The best way to protect your money is usually through asset allocation, where you hold other investments such as fixed interest and property alongside shares. This helps you to spread risks. Nobody knows for sure which investments will perform the best and having too much money in one area that under-performs will have a negative effect on your overall finances.

It is really important to stay calm and rational. Many people make investment decisions based on short-term performance or sentiment, meaning they often buy at the top of the market when sentiment is positive and sell at the bottom when it is negative. Investors will achieve better long-term returns, and ride through the difficult times, by staying calm, adopting a long-term strategy and sticking to it without being distracted by all of the short-term noise.

To ensure that you don’t end up taking too much, or too little, risk, you should also look to rebalance regularly. This involves selling some of your investments which have performed well and now represent a larger proportion of your portfolio and reinvesting into those which have performed poorly and are now a smaller amount of your portfolio. This is particularly important during volatile times as the shape and risk profile of your portfolio can change quickly over a short period.

Brave investors may see stock market falls as an opportunity to buy. Many companies around the world continue to perform well, make consistent profits and have large amount of cash on their balance sheets. It is now possible to buy these companies at a lower price.

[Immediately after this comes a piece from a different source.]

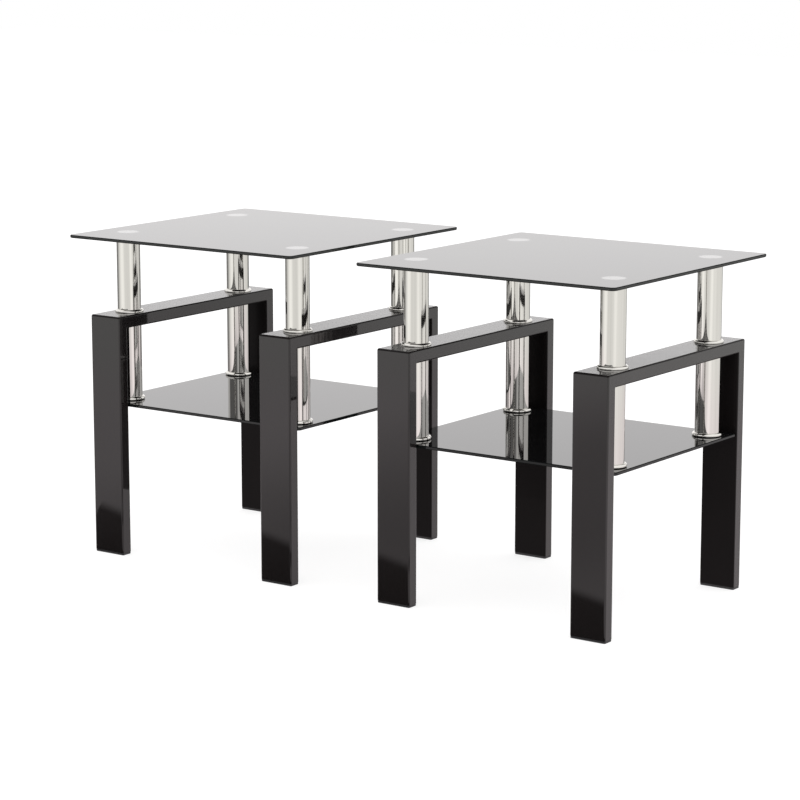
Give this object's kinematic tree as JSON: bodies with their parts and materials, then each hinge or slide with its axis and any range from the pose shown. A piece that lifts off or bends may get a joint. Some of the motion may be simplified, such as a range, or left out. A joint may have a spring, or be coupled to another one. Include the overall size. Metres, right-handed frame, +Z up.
{
  "type": "end table set",
  "caption": "Matching square end tables with a black glass top and shelf, round polished steel posts and U-shaped gloss black steel frames, free standing side by side.",
  "frame": {"origin": "on the floor, midway between the two tables", "axes": "+Z up, the front is towards -Y, and the tables stand side by side along X"},
  "size_m": [1.02, 0.45, 0.522],
  "materials": {
    "black_glass": "gloss, opaque black",
    "black_paint": "gloss black paint",
    "polished_steel": "polished stainless steel",
    "bonded_disc_steel": "satin turned steel",
    "zinc_steel": "bright zinc plate",
    "black_zinc_steel": "black zinc plate",
    "nylon": "natural moulded nylon",
    "soft_pad": "soft dark pad",
    "black_plastic": "fine moulded texture"
  },
  "bodies": {
    "right_table": {"right_table_top_glass": "black_glass", "right_table_shelf_glass": "black_glass", "right_table_left_crossbar": "black_paint", "right_table_left_front_leg": "black_paint", "right_table_left_back_leg": "black_paint", "right_table_right_crossbar": "black_paint", "right_table_right_front_leg": "black_paint", "right_table_right_back_leg": "black_paint", "right_table_foot_plugs": "black_plastic", "right_table_upper_post_front_left": "polished_steel", "right_table_upper_post_front_right": "polished_steel", "right_table_upper_post_back_left": "polished_steel", "right_table_upper_post_back_right": "polished_steel", "right_table_lower_post_front_left": "polished_steel", "right_table_lower_post_front_right": "polished_steel", "right_table_lower_post_back_left": "polished_steel", "right_table_lower_post_back_right": "polished_steel", "right_table_upper_collars": "polished_steel", "right_table_lower_collars": "polished_steel", "right_table_glass_discs": "bonded_disc_steel", "right_table_threaded_rods": "zinc_steel", "right_table_spacer_sleeves": "zinc_steel", "right_table_post_bushes": "nylon", "right_table_shelf_pads": "soft_pad", "right_table_shelf_washers": "nylon", "right_table_cap_nuts": "black_zinc_steel"},
    "left_table": {"left_table_top_glass": "black_glass", "left_table_shelf_glass": "black_glass", "left_table_left_crossbar": "black_paint", "left_table_left_front_leg": "black_paint", "left_table_left_back_leg": "black_paint", "left_table_right_crossbar": "black_paint", "left_table_right_front_leg": "black_paint", "left_table_right_back_leg": "black_paint", "left_table_foot_plugs": "black_plastic", "left_table_upper_post_front_left": "polished_steel", "left_table_upper_post_front_right": "polished_steel", "left_table_upper_post_back_left": "polished_steel", "left_table_upper_post_back_right": "polished_steel", "left_table_lower_post_front_left": "polished_steel", "left_table_lower_post_front_right": "polished_steel", "left_table_lower_post_back_left": "polished_steel", "left_table_lower_post_back_right": "polished_steel", "left_table_upper_collars": "polished_steel", "left_table_lower_collars": "polished_steel", "left_table_glass_discs": "bonded_disc_steel", "left_table_threaded_rods": "zinc_steel", "left_table_spacer_sleeves": "zinc_steel", "left_table_post_bushes": "nylon", "left_table_shelf_pads": "soft_pad", "left_table_shelf_washers": "nylon", "left_table_cap_nuts": "black_zinc_steel"}
  },
  "joints": [
    {"name": "left_table_slide", "type": "slide", "parent": "right_table", "child": "left_table", "axis": [1, 0, 0], "range_m": [-0.3, 0.115]}
  ]
}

However, stock markets could fall further and so to help negate the risks of market timing you could consider investing monthly premiums rather than lump sums. This approach means that if investments fall in value then you simply buy at a cheaper price the following month, bringing down your average purchase cost. 

You are likely to rely on the investments you hold within your pensions and ISAs and so you must ensure you aren’t thrown off course by stock market volatility as the investment choices you make are too important to get wrong.

Stay calm and rational, make sure your investments are properly diversified and review them on a regular basis. If you are spooked by stock market volatility, or if you’re not sure what you’re doing, then you should take independent financial advice.